Ironically, the effectiveness of these approaches may be driving people towards other ways to cheat: using essay mills. That was the main focus of this year’s conference.

Contract Cheating

At present it is not possible to definitively calculate the level of contract cheating at an institution (that’s not to say institutions aren’t trying to detect it). Philip Newton’s review of past studies from 2014-18 based on students’ self-reporting, estimates on average 15.7% of students admitted to paying someone else to undertake their work. A recent investigation by the Guardian which used Freedom of Information requests sent to Russell Group Universities shows the number of people being sanctioned for academic misconduct (which is the charge they’d face for using contract cheating services) is on the rise. At Durham, there is specific reference to contract cheating in the Learning & Teaching handbook. In September 2018 the Vice Chancellor joined with other UK University Heads in a call to make essay mills illegal. A private members bill was subsequently proposed by Lord Storey to make it illegal to advertise or provide contract cheating services in England and Wales. It had its first reading in the House of Lords on the 10th of July but will make no further progress because of the general election.

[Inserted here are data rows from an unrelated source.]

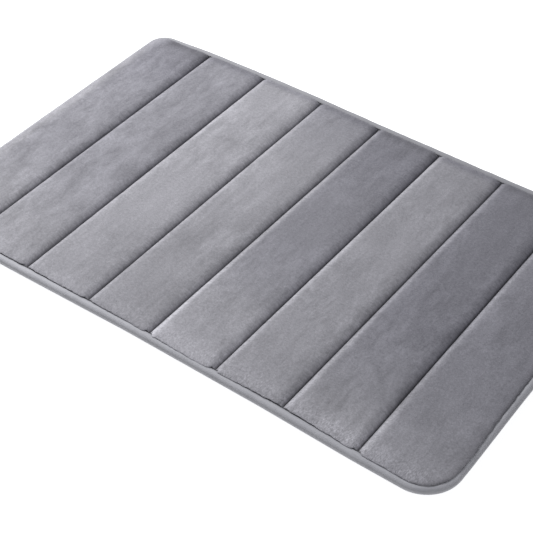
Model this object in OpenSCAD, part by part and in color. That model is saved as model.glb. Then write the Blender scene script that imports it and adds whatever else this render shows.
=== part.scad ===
// Quilted memory-foam bath mat: velvet over one foam slab, sewn down in straight channels,
// with a lining, a grip-dotted backing cloth and a tape bound round the edge.
// Millimetres. The origin is the middle of the underside, on the floor.
// +X runs along the mat, +Y across it, along the channel seams, and +Z up.

/* [Mat] */
// Length over the binding
mat_l = 700; // [560:1:900]
// Width over the binding
mat_w = 450; // [340:1:640]
// Radius of the four corners, at the outer edge
corner_r = 41; // [24:1:80]
// Number of padded panels between the two short edges
panels = 8; // [4:1:10]
// Left short edge to the first channel seam
first_panel_w = 86; // [50:0.5:120]
// Last channel seam to the right short edge
last_panel_w = 97; // [50:0.5:120]

/* [Velvet cover] */
// Thickness of the velvet with its pile standing
cover_t = 2.2; // [1.5:0.1:3.5]
// Thickness of the velvet where a seam or the tape presses its pile flat
cover_pressed_t = 1.5; // [0.8:0.1:2]
// Radius of a panel's shoulder where it turns down into a channel
channel_r = 6; // [3:0.5:9]
// Gap left between a channel's two walls
crease_w = 0.8; // [0.6:0.1:2]

/* [Foam and underside] */
// Thickness of the memory foam
foam_t = 7.5; // [6:0.5:14]
// Thickness of the foam where a channel seam pinches it
foam_pinched_t = 1.2; // [0.8:0.1:2]
// Thickness of the non-woven lining under the foam
lining_t = 0.5; // [0.3:0.1:1.5]
// Thickness of the backing cloth under the lining
backing_t = 0.5; // [0.3:0.1:1.5]
// Diameter of a grip dot where it is printed on the cloth
dot_d = 4; // [2.5:0.1:6]
// Distance between neighbouring grip dots
dot_pitch = 16; // [12:1:40]

/* [Edge binding] */
// Height of the bound edge
binding_h = 9.4; // [7.8:0.1:11.4]
// Thickness of the binding tape
tape_t = 0.9; // [0.7:0.1:1.3]
// Reach of the tape onto the top, from the outer edge
binding_top_w = 9.5; // [7:0.5:16]
// Reach of the tape's lower leg past the seam that holds it
binding_lap = 2.6; // [1:0.1:8]
// Gap between the tape's edge and the first shoulder of the velvet
ditch_w = 0.8; // [0.7:0.1:2]

/* [Sewing] */
// Diameter of the sewing thread
thread_d = 0.5; // [0.3:0.05:0.6]

/* [Hidden] */
$fn = 64;
fit = 0.05;           // clearance round a thread
past = 1;             // how far a cutting solid runs past what it cuts

// Heights of the layers, from the floor up
backing_z = tape_t;   // the mat lies level on its dots and on the tape's lower leg
lining_z = backing_z + backing_t;
foam_z = lining_z + lining_t;
foam_top = foam_z + foam_t;
cover_top = foam_top + cover_t;
web_z = foam_z + foam_pinched_t;      // bottom of the velvet in a channel
web_top = web_z + cover_pressed_t;    // top of the velvet in a channel
rim_top = binding_h - tape_t;         // top of the velvet under the tape
foam_rim_top = rim_top - cover_pressed_t;

// Channel seams along the length
pitch = (mat_l - first_panel_w - last_panel_w) / (panels - 2);
seam_x = [for (k = [0 : panels - 2]) first_panel_w - mat_l / 2 + k * pitch];

// The bound edge, measured inwards from the outer edge
edge_r = binding_h / 2;               // outer half-round of the tape
edge_in_r = edge_r - tape_t;          // inner half-round of the tape
ditch_in = binding_top_w + ditch_w;   // where the velvet's shoulder starts
seam_in = binding_top_w + ditch_w / 2;
binding_under_w = seam_in + binding_lap;
// How far in a flat-cut layer ends, so that its corner at height z stays inside the tape
function cut_in(z) = edge_r - sqrt(max(0, pow(edge_in_r, 2) - pow(z - edge_r, 2)));
foam_in = max(cut_in(foam_z), cut_in(foam_rim_top)) + fit;
lining_in = cut_in(lining_z) + fit;
flat_in = edge_r;                     // backing and velvet end at the half-round's centre

// Shoulder radii, which can't pass the wall that they round off
shoulder_r = min(channel_r, cover_top - web_top);
border_r = cover_top - rim_top;

velvet_grey = [0.56, 0.56, 0.59];
tape_grey = [0.53, 0.53, 0.55];
thread_grey = [0.30, 0.30, 0.33];
foam_cream = [0.93, 0.90, 0.80];
lining_white = [0.90, 0.90, 0.90];
cloth_grey = [0.62, 0.62, 0.64];
dot_clear = [0.84, 0.84, 0.85];

// Carries a half-section round the outline. The section's x = 0 is the corners' centre line
// and its x = corner_r is the outer edge.
module around() {
    side_l = mat_l - 2 * corner_r;
    side_w = mat_w - 2 * corner_r;
    for (turn = [0 : 3]) {
        long_way = turn % 2 == 1;
        run = long_way ? side_l : side_w;
        out = long_way ? side_w / 2 : side_l / 2;
        rotate([0, 0, 90 * turn]) {
            translate([out, run / 2, 0])
                rotate([90, 0, 0])
                    linear_extrude(run)
                        children();
            translate([out, run / 2, 0])
                rotate_extrude(angle = 90)
                    children();
        }
    }
}

// A slab of the mat's outline, filled between z0 and z1 inside the carried section
module slab(z0, z1) {
    translate([corner_r - mat_l / 2, corner_r - mat_w / 2, z0])
        cube([mat_l - 2 * corner_r, mat_w - 2 * corner_r, z1 - z0]);
    around()
        children();
}

// Half-section of a flat layer, cut square at a distance in from the outer edge
module flat_section(inset, z0, z1) {
    translate([0, z0])
        square([corner_r - inset, z1 - z0]);
}

// Half-section of a padded crown, with its outer top edge rounded
module crown_section(inset, z0, z1, r) {
    reach = corner_r - inset;
    translate([0, z0])
        square([reach, z1 - r - z0]);
    translate([0, z1 - r])
        square([reach - r, r]);
    translate([reach - r, z1 - r])
        intersection() {
            circle(r);
            square(r);
        }
}

// The tape's outline as a solid half-section, with its half-round towards the edge
module tape_outline(r, top_w, under_w) {
    translate([corner_r - edge_r, edge_r])
        intersection() {
            circle(r);
            translate([0, -r])
                square([r, 2 * r]);
        }
    translate([corner_r - top_w, edge_r])
        square([top_w - edge_r, r]);
    translate([corner_r - under_w, edge_r - r])
        square([under_w - edge_r, r]);
}

// What a channel seam removes: a narrow slot that flares over two round shoulders
module channels(gap, r, z0, top) {
    for (x = seam_x)
        translate([x, mat_w / 2 + past, 0])
            rotate([90, 0, 0])
                linear_extrude(mat_w + 2 * past) {
                    translate([-gap / 2, z0])
                        square([gap, top + past - z0]);
                    difference() {
                        translate([-gap / 2 - r, top - r])
                            square([gap + 2 * r, r + past]);
                        for (side = [-1, 1])
                            translate([side * (gap / 2 + r), top - r])
                                circle(r);
                    }
                }
}

module foam_body() {
    difference() {
        slab(foam_z, foam_top) {
            flat_section(foam_in, foam_z, foam_rim_top);
            crown_section(ditch_in + cover_t, foam_z, foam_top, max(border_r - cover_t, fit));
        }
        channels(crease_w + 2 * cover_t, max(shoulder_r - cover_t, fit), web_z, foam_top);
    }
}

// Memory foam: one slab, pinched at every channel and at the bound edge
module foam_core() {
    color(foam_cream)
        foam_body();
}

// Velvet: one sheet that follows the foam and goes down into every channel
module velvet_cover() {
    color(velvet_grey)
        difference() {
            slab(web_z, cover_top) {
                flat_section(flat_in, web_z, rim_top);
                crown_section(ditch_in, web_z, cover_top, border_r);
            }
            channels(crease_w, shoulder_r, web_top, cover_top);
            foam_body();
        }
}

module foam_lining() {
    color(lining_white)
        slab(lining_z, foam_z)
            flat_section(lining_in, lining_z, foam_z);
}

module backing_cloth() {
    color(cloth_grey)
        slab(backing_z, lining_z)
            flat_section(flat_in, backing_z, lining_z);
}

// True where a grip dot clears the tape and every channel's lower thread
function past_corner(x, y, r) =
    norm([max(0, abs(x) - mat_l / 2 + corner_r), max(0, abs(y) - mat_w / 2 + corner_r)]) > r;
function dot_fits(x, y) =
    !past_corner(x, y, corner_r - binding_under_w - dot_d)
    && min([for (s = seam_x) abs(x - s)]) > (dot_d + thread_d) / 2 + fit;

// Soft plastic dots printed on the backing cloth in staggered rows
module grip_dots() {
    row_h = dot_pitch * sin(60);
    rows = floor(mat_w / 2 / row_h);
    cols = floor(mat_l / 2 / dot_pitch);
    color(dot_clear)
        for (j = [-rows : rows], i = [-cols : cols]) {
            x = (i + (j % 2 == 0 ? 0 : 0.5)) * dot_pitch;
            y = j * row_h;
            if (dot_fits(x, y))
                translate([x, y, 0])
                    cylinder(h = backing_z, d1 = 0.7 * dot_d, d2 = dot_d, $fn = 24);
        }
}

// Binding tape, folded round the cut edges of all the layers.
// A fine groove under its lower leg holds the bobbin thread.
module edge_binding() {
    color(tape_grey)
        around()
            difference() {
                tape_outline(edge_r, binding_top_w, binding_under_w);
                tape_outline(edge_in_r, binding_top_w + past, binding_under_w + past);
                translate([corner_r - seam_in - thread_d / 2 - fit, -past])
                    square([thread_d + 2 * fit, thread_d + 2 * fit + past]);
            }
}

// Threads of the binding's lockstitch: one in the ditch, one under the tape's lower leg
module binding_thread(z) {
    color(thread_grey)
        around()
            translate([corner_r - seam_in, z])
                circle(d = thread_d, $fn = 24);
}

// A channel's thread, lying straight across the mat
module channel_thread(k, z, reach_in) {
    color(thread_grey)
        translate([seam_x[k - 1], mat_w / 2 - reach_in, z])
            rotate([90, 0, 0])
                cylinder(h = mat_w - 2 * reach_in, d = thread_d, $fn = 24);
}

velvet_cover();
foam_core();
foam_lining();
backing_cloth();
grip_dots();
edge_binding();
binding_thread(rim_top + thread_d / 2);  // binding_needle_thread
binding_thread(thread_d / 2 + fit);  // binding_bobbin_thread
for (k = [1 : panels - 1]) {
    channel_thread(k, web_top + thread_d / 2, edge_r);
    channel_thread(k, backing_z - thread_d / 2, binding_under_w + fit);
}
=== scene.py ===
"""Quilted bath mat: brushed velvet over memory foam, sewn in straight channels, with a bound edge.

Every length is in metres. +X runs along the mat, +Y along the channel seams and +Z up.
"""
from math import cos, floor, pi, radians, sin

import bpy
import numpy as np
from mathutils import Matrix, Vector


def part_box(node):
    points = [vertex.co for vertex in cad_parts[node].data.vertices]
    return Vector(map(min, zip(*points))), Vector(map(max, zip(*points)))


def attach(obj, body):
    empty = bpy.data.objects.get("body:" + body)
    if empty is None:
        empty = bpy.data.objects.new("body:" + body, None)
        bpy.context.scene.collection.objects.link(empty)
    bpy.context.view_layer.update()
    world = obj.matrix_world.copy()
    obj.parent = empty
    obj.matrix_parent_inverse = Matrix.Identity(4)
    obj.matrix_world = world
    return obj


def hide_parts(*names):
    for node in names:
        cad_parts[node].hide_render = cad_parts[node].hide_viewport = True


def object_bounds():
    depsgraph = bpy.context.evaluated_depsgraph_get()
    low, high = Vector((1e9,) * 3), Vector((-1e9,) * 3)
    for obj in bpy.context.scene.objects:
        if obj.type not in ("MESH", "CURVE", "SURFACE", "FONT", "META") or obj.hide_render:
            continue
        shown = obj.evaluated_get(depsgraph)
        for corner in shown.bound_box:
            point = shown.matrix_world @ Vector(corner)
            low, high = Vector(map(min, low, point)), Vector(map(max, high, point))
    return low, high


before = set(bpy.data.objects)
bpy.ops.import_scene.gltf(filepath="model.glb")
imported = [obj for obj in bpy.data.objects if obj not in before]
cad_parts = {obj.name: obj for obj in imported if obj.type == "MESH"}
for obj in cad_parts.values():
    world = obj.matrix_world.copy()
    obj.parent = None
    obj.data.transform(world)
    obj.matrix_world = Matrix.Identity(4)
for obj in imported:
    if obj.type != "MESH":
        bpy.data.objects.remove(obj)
cad_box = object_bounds()

MM = 0.001

# ---- Sizes taken from the frame ----

PANEL_SEAMS = 7
HALF_L = cad_box[1][0]
HALF_W = cad_box[1][1]
TOP = cad_box[1][2]
SEAMS = [sum(c[0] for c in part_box(f"channel_needle_thread_{k}")) / 2 for k in range(1, PANEL_SEAMS + 1)]
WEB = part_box("channel_needle_thread_1")[0].z           # top of the velvet in a channel
WEB_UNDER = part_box("velvet_cover")[0].z                # its underside there
BINDING_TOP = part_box("edge_binding")[1].z
SEAM_IN = HALF_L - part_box("binding_needle_thread")[1].x + 0.25 * MM    # middle of the binding's seam
FLAT_IN = HALF_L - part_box("backing_cloth")[1].x
FOAM_IN = HALF_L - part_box("foam_core")[1].x
LINING_IN = HALF_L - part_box("foam_lining")[1].x
BACKING_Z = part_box("backing_cloth")[0].z
LINING_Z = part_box("foam_lining")[0].z
FOAM_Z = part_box("foam_core")[0].z

# ---- Sizes that the frame's boxes don't hold ----

CORNER_R = 41 * MM        # outer radius of the four corners
TAPE_T = 0.9 * MM         # binding tape
LAP_IN = 12.5 * MM        # reach of the tape's lower leg from the outer edge
COVER_T = 2.2 * MM        # the velvet's pile, standing
GROUND_T = 0.9 * MM       # the velvet's ground cloth
LAYER_GAP = 0.05 * MM     # left between one layer and the next
GRID_IN = 24 * MM         # where the straight grid ends and the border rings begin
THREAD_R = 0.25 * MM
STITCH = 3 * MM           # length of one stitch
DOT_D = 4 * MM
DOT_PITCH = 16 * MM
DOT_RIM = 0.35 * MM       # height of a dot's straight side, below its dome

# ---- The padded shape ----

CREASE = 0.4 * MM         # half the gap between the two walls of a channel
RUN = 10.5 * MM           # how far a panel's shoulder reaches in from its crease
BORDER_RUN = 7.5 * MM     # how far the border shoulder reaches in from the ditch
DITCH_IN = 9.7 * MM       # where the velvet comes out from under the tape
DITCH_Z = 7.9 * MM        # top of the velvet there
DIP = 0.9 * MM            # how much lower it is where a channel runs out there
TUCK = 1.2 * MM           # how much lower the velvet lies once it is under the tape
WALL_IN = SEAM_IN + THREAD_R + LAYER_GAP    # where it rises out of the ditch, past the stitches
PANEL_TOP = TOP - 0.3 * MM                  # top of the velvet along the shoulders of a panel
CROWN = 0.4 * MM          # how much higher a panel stands along its middle line


def mm(*values):
    """Millimetres as metres."""
    return [value * MM for value in values]


def between(table, i, j, u, v):
    """The value a share u and v of the way past place (i, j) of a table that repeats for ever."""
    corner = lambda over, up: table[(i + over) % table.shape[0], (j + up) % table.shape[1]]
    low = corner(0, 0) * (1 - u) + corner(1, 0) * u
    high = corner(0, 1) * (1 - u) + corner(1, 1) * u
    return low * (1 - v) + high * v


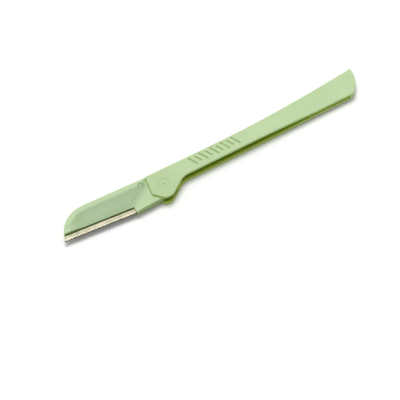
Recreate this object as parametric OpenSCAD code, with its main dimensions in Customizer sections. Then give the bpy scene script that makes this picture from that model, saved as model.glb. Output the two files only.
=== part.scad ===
// Folding eyebrow razor, opened flat.
// A slotted handle in two mouldings holds a snap pivot, and the blade head folds into the slot.
// The pivot axis is x = 0 and y = 0. The razor lies on z = 0, with the blade to the left,
// the tail to the right and the spine towards +y. Every moulding is drawn about its mid plane.

/* [Handle sizes] */
// Thickness of the handle beside the head and the grip
handle_t = 5.5; // [5:0.1:6.4]
// Thickness of the handle at the tail
tail_t = 3.6; // [3:0.1:4.4]
// Thickness of each cheek beside the head
cheek_t = 1; // [0.8:0.05:1.3]
// Thickness of each cheek at the tail
tail_cheek_t = 1; // [0.8:0.05:1.4]
// Wall that closes the slot along the spine, over the folded head
spine_wall = 1; // [0.8:0.05:1.3]
// Wall that closes the slot along the spine, behind the folded head
rear_wall = 3.6; // [3:0.1:4.5]
// Distance from the pivot to the tip of the tail
tail_reach = 109.6; // [100:0.2:125]
// Solid length of the tail behind the slot
tail_block = 10; // [8:0.5:14]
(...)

There was a lot of discussion at the Turnitin event about methods to detect contract cheating. These tend to fall into four categories:

  1. Analysis of the text – looking for things like reading age, sentence length, use of different writing conventions such as the Oxford comma, and comparing these with other examples of student work submitted previously.
  2. Reading it – often they are very poor quality and are only tangentially related to the set question.
  3. Checking the references – often bibliographies are fake or irrelevant.
  4. Parsing the document meta data – looking at how many revisions were made, who first created the file, when, on which machine, etc. and checking for links to known essay mill sites.

Delegates added two other methods

  1. Direct emails from the essay mills themselves, giving details about students who commissioned essays but didn’t pay or the payment didn’t go through.
  2. Distressed students who contact the University for advice, because they are being blackmailed by the essay mill even though they paid for the essay.

There was general agreement that despite some very impressive attempts by individual academics flexing their CSI muscles, this is not a problem that individual institutions are equipped to resolve. Instead it needs consensus about appropriate methods and procedures (including processes to support students during an investigation).  When the MyMasters scandal hit leading Australian universities in 2014, most were not ready. Are UK institutions any better placed a few years on? This is still an evolving space. Some delegates argued that we should focus on  educating not catching students, whilst others felt that there was sufficient cheating going on that we can’t afford to ignore it. Durham University’s Teaching & Learning Committee are currently working with Turnitin to explore their Authorship Investigation tool.

Staff from Coventry and Loughborough talked about their ‘whistle-blowing policies‘ for calling out staff and students suspected of being involved in contract cheating (whether as customers or suppliers). Students didn’t like the idea of their peers cheating and getting away with it, so staff worked with the student unions to develop these policies. When I got back I looked up Durham’s Whistle Blowing Policy.

Also controversial was Cath Ellis’ assertion at the conference that it was not possible to design out contract cheating. If you can ask a student to do it, they can pay someone else to do it for them. As well as commissioning essays, you can pay someone to analyse data for you, fake a personal reflective journal, even sit an exam for you. Whilst some assessment designs can make cheating harder, can we hand on heart, say that any are fool-proof? There was not universal agreement with this point from the audience, but it was striking that the people who did agree included those who seem to have spent the most time investigating contract cheating at their institutions. When I got back to the office, I came across another study looking at the relationship between assessment types and the likelihood that students would attempt to use contract cheating services, sadly it seems that the assessment types least likely to be outsourced are also the least likely to be used by academics!

Learning Analytics

There was a presentation about a new “data exhaust” from Turnitin’s similarity detection tools, developed with help from Jisc. A beta version is available to subscribers to the Jisc Analytics Service. The trick is being able to  match the reports back to individual students and courses (which may require linking it to other data from the VLE). Durham is not using this service at present.

Other Developments

Turnitin also showed off a previous acquisition (Gradescope) – developed to mark hand-written paper scripts. This might be of particular use in subjects where assessments include numerical formulae or, if future developments deliver, hand-drawn graphs and diagrams.

They gave hints of what is on their longer-term road-map. Improvements such as better rubrics management, support for more complex workflows and an attempt to standardise the look and feel of their tools, making it easier for staff and students – if they like them. Delegates left with the impression that this is a rapidly changing area, where policies, pedagogy, technology and essay mills are competing in an arms race.